One study suggests that there may be—through meditation, a technique commonly associated with introspection. In a 2014 meta-analysis of long-term meditation practitioners, researchers observed structural changes in the DMN [7]. The study also found significantly reduced activity in the DMN during rest states and an overall reduced connectivity of the DMN structures: nearly  the polar opposite of what has been observed in patients with autism and schizophrenia. Though this is not to say that a DMN with less connectivity is always correlated with an increase in function, as the opposite result was found in the studies with children discussed earlier. Instead, there appears to be an optimal amount of connectivity to maximize the function of the DMN, as both hypoconnectivity and hyperconnectivity lead to a decrease in DMN function. This is logical, considering other researchers have pointed out that self-generated cognition and introspective thought can be both adaptive and maladaptive, depending on environmental circumstances [2]. Overall, this evidence primarily suggests that the development of the DMN can be altered by behavior in a way that may increase the functionality of the system, similar to many other neuronal structures.

The DMN is much more than your brain at rest.
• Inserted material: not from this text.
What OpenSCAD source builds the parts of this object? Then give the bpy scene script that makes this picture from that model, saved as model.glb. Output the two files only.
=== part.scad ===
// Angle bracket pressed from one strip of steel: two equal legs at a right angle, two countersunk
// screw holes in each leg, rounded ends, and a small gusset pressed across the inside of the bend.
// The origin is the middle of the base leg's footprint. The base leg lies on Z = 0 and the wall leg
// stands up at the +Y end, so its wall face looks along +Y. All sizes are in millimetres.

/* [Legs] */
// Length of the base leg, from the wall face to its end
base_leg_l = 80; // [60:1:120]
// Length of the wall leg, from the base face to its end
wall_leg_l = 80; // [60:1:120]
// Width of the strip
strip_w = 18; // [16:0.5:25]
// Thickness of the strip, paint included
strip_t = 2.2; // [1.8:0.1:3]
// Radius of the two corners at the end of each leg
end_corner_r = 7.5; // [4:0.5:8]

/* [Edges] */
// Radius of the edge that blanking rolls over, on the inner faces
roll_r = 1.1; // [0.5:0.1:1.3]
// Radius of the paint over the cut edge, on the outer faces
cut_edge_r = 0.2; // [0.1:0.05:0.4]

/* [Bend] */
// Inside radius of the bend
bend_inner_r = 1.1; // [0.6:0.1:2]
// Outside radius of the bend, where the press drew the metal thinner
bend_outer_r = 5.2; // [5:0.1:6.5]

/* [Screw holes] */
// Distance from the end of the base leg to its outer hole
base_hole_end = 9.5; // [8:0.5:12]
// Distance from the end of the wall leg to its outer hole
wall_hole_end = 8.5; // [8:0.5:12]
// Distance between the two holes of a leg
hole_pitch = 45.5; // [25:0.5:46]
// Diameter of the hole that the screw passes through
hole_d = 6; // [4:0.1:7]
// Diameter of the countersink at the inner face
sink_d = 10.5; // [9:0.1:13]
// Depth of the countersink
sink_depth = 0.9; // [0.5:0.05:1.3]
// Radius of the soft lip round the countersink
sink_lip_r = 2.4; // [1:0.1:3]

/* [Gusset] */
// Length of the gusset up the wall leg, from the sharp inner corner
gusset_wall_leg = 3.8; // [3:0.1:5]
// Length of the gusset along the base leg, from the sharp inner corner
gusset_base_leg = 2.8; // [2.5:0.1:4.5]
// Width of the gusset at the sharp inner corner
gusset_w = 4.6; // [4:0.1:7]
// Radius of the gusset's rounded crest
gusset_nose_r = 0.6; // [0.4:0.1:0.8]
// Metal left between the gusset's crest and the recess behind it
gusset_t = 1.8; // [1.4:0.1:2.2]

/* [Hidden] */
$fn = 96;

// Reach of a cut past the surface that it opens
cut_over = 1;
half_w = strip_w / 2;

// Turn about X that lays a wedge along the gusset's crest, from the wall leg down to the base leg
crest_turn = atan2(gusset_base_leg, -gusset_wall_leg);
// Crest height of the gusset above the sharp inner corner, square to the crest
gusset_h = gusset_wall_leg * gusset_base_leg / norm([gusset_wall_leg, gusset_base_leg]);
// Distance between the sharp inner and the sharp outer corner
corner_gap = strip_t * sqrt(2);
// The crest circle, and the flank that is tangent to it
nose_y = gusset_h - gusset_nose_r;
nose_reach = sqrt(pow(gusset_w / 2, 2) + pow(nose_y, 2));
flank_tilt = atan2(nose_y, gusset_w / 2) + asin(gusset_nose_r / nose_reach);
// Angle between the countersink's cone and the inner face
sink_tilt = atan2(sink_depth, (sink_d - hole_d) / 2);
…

While we still aren’t sure exactly what it does or how, the DMN is a fascinating system that many believe plays a role in a variety of cognitive processes. Regardless of its function, it was only thirty years ago that the existence of the DMN itself was nothing more than a fantastical hypothesis. Today, however, evidence suggests that it may play a large role in our cognitive existence. Further study will hopefully continue to unlock secrets of the brain when it is simply running on default.

References

  1. Buckner, R., Andrews-Hanna, J., & Schacter, D. (2008). The Brain's Default Network: Anatomy, Function, and Relevance to Disease. Annals of the New York Academy of Sciences, 1124, 1-38.
  2. Raichle, M., et al. (2001). A default mode of brain function.  Proceedings of the National Academy of Sciences, 98, 2, 676-682.
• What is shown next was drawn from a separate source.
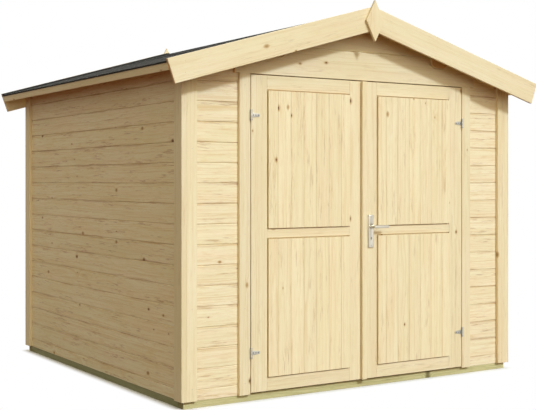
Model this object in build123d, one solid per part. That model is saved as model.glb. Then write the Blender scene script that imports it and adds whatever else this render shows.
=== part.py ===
import os
from math import cos, radians, sin, tan

from build123d import *

os.makedirs("parts", exist_ok=True)

# A timber garden shed with a ridge roof and a pair of doors in its front gable.
# Millimetres. X runs along the front, Y from the front to the back, Z up from the ground.

# Plan and walls
wall_width = 2500.0
wall_depth = 2500.0
cladding = 19.0
bearer_height = 42.0
bearer_width = 58.0
bearer_inset = 3.0
joist_spacing = 600.0
floor_thickness = 18.0
stud = 45.0
stud_spacing = 830.0

# Roof
pitch = 16.0
ridge_above_doors = 439.0
felt = 4.0
ridge_strip = 1.5
ridge_strip_width = 150.0
roof_board = 16.0
eave_overhang = 165.0
gable_overhang = 122.0
fascia_thickness = 18.0
fascia_height = 48.0
felt_drip = 3.0
barge_thickness = 18.0
barge_width = 143.5
barge_lip = 12.0
barge_reach = 170.0
barge_end_angle = 20.0
finial_thickness = 18.0
finial_width = 136.0
finial_height = 256.0
finial_rise = 50.0
purlin_width = 132.0
purlin_drop = 120.0
purlin_offset = 630.0
purlin_reach = 34.0
purlin_chamfer_width = 28.0
purlin_chamfer_height = 18.0
ridge_purlin_width = 44.0
ridge_purlin_height = 110.0
notch_clearance = 1.0

# Trims
trim = 20.0
angle_front = 34.0
angle_side = 92.0
corner_strip = 66.0
jamb_width = 73.0
header_height = 172.0
header_overhang = 32.0

# Doors
door_shift = 12.0
opening_half = 829.0
leaf_bottom = 51.0
leaf_height = 1860.0
leaf_thickness = 34.0
head_gap = 6.0
hinge_gap = 5.5
meeting_gap = 7.5
hinge_stile = 110.0
meeting_stile = 103.0
bottom_rail = 78.0
middle_rail = 52.0
top_rail = 83.0
groove = 6.0
panel_proud = 10.0
panel_thickness = 18.0
ledge = 20.0
stop_cover = 20.0
head_depth = 95.0
head_cover = 14.0
astragal_width = 37.0
astragal_lap = 21.0
astragal_thickness = 20.0
astragal_clearance = 5.0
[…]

  3. Andrews-Hanna, J., Smallwood, J., & Spreng, R. (2014). The default network and self-generated thought: Component processes, dynamic control, and clinical relevance. Ann. N.Y. Acad. Sci. Annals of the New York Academy of Sciences, 1316, 29-52.
  4. Fair, D., Cohen, et al. (2008). The maturing architecture of the brain's default network. Proceedings of the National Academy of Sciences, 105, 10, 4028-4032.
  5. Kennedy, D., Redcay, E., & Courchesne, E. (2006). Failing to deactivate: Resting functional abnormalities in autism. Proceedings of the National Academy of Sciences, 103, 21, 8275-8280.
  6. Whitfield-Gabrieli et al.. (2009). Hyperactivity and hyperconnectivity of the default network in schizophrenia and in first-degree relatives of persons with schizophrenia. Proceedings of the National Academy of Sciences, 106, 4, 1279-1284.
  7. Fox, K. et al. (2014). Is meditation associated with altered brain structure? A systematic review and meta-analysis of morphometric neuroimaging in meditation practitioners. Neuroscience & Biobehavioral Reviews, 43, 48-73.